ISLAMTODAY ID-Presiden Emmanuel Macron umumkan Prancis akan bertindak sebagai “teman bicara yang netral” dan tidak terlibat dalam politik lokal.
Era dominasi Prancis atas bekas jajahan kolonialnya di Afrika sekarang sudah berlalu, janji Presiden Emmanuel Macron pada hari Kamis (2/3/2023).
Pemimpin Prancis itu sebelumnya berjanji untuk mengurangi jejak militer Paris di benua itu, karena hubungannya dengan sejumlah negara baru-baru ini memburuk.
Berbicara di negara Gabon di Afrika Barat pada hari pertama turnya keliling benua, presiden mengklaim bahwa “zaman Francafrique telah berakhir”.

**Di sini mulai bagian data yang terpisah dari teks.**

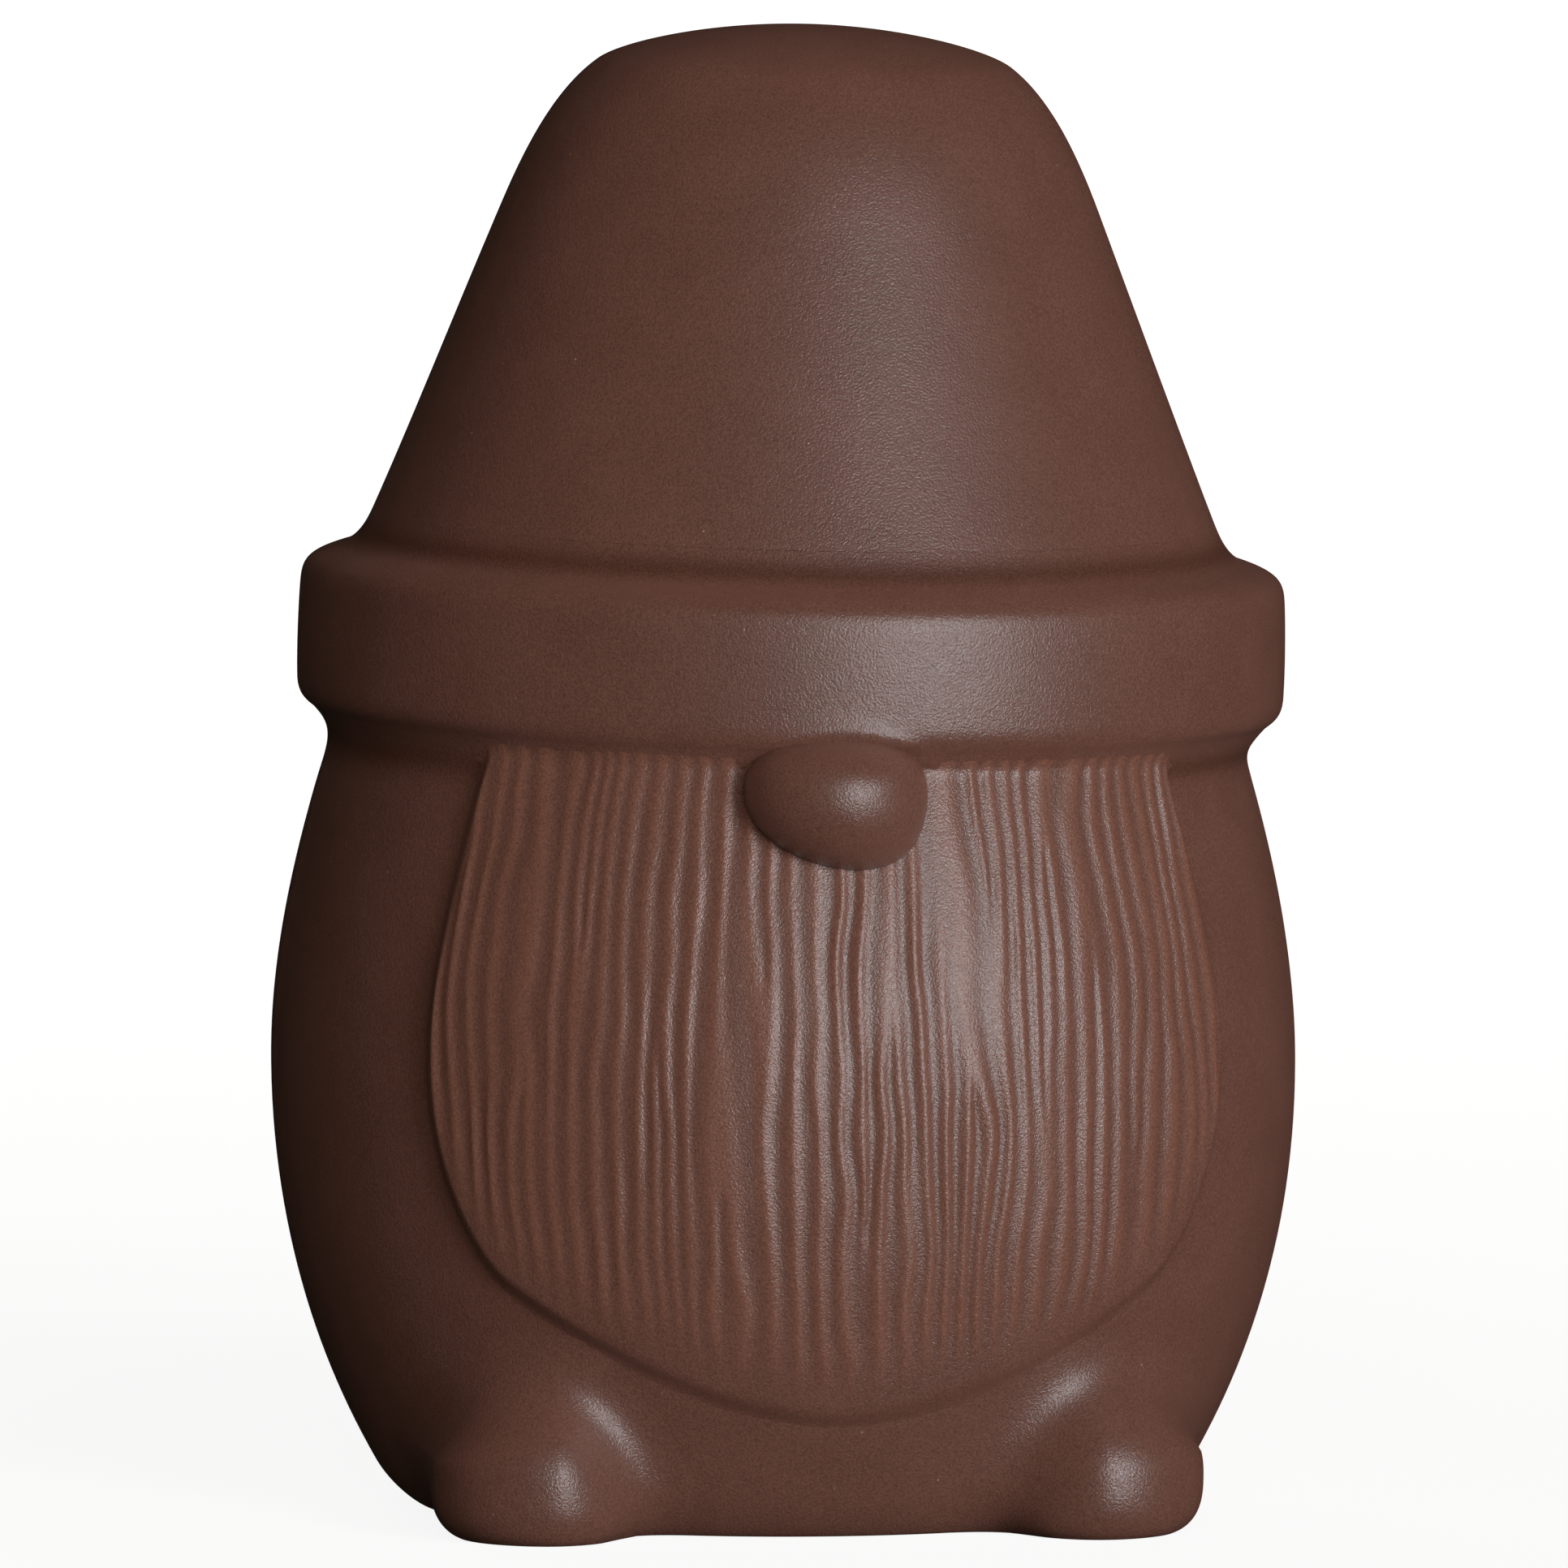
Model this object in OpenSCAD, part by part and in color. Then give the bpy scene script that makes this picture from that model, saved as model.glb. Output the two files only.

“Terkadang saya merasa bahwa mentalitas tidak berkembang dengan kecepatan yang sama seperti kita… Saya melihat bahwa Prancis masih dikaitkan dengan niat yang tidak dimiliki,” ujar Macron menambahkan, menggambarkan Paris sebagai “teman bicara yang netral”.
Menurut presiden Prancis, negaranya bertindak dalam kapasitas ini baik di Gabon maupun di tempat lain.
“Paris berbicara kepada semua orang dan perannya tidak ikut campur dalam pertukaran kebijakan dalam negeri,” ungkapnya, seperti dilansir dari RT, Kamis (2/3/2023).
Karena itu, dia melanjutkan untuk mengatasi keprihatinan yang disuarakan oleh oposisi Gabon yang melihat kunjungannya sebagai cara untuk mendukung Presiden Ali Bongo.
“Saya tidak datang untuk berinvestasi pada siapa pun. Saya datang hanya untuk menunjukkan persahabatan dan perhatian saya kepada negara dan persaudaraan,” tegas Macron.
Pernyataan presiden tersebut muncul setelah awal pekan ini dia mengatakan bahwa Afrika akan melihat “pengurangan yang nyata” dalam kehadiran militer Prancis.
Menurut Macron, kebijakan ini tidak boleh dilihat sebagai “penarikan atau pelepasan” melainkan sebagai “menyesuaikan pengaturan” dengan sekutu Prancis.
Dalam beberapa bulan terakhir, Prancis telah mengalami beberapa kemunduran diplomatik di wilayah tersebut.
Pada hari Selasa, Burkina Faso secara resmi membatalkan perjanjian bantuan militer dengan Paris, menunjukkan pintu masuk pasukannya.
Langkah itu dilakukan di tengah persepsi populer di negara Afrika Barat itu bahwa pasukan Prancis tidak mampu melindungi penduduk setempat dari kelompok Islam radikal.
Pada Agustus 2022, Prancis juga menarik pasukannya dari Mali setelah protes besar-besaran meletus menentang kehadiran bekas kekuatan kolonial itu.
Saat itu, pemerintah setempat juga menuduh pasukan Prancis melatih kelompok militan di tanah mereka.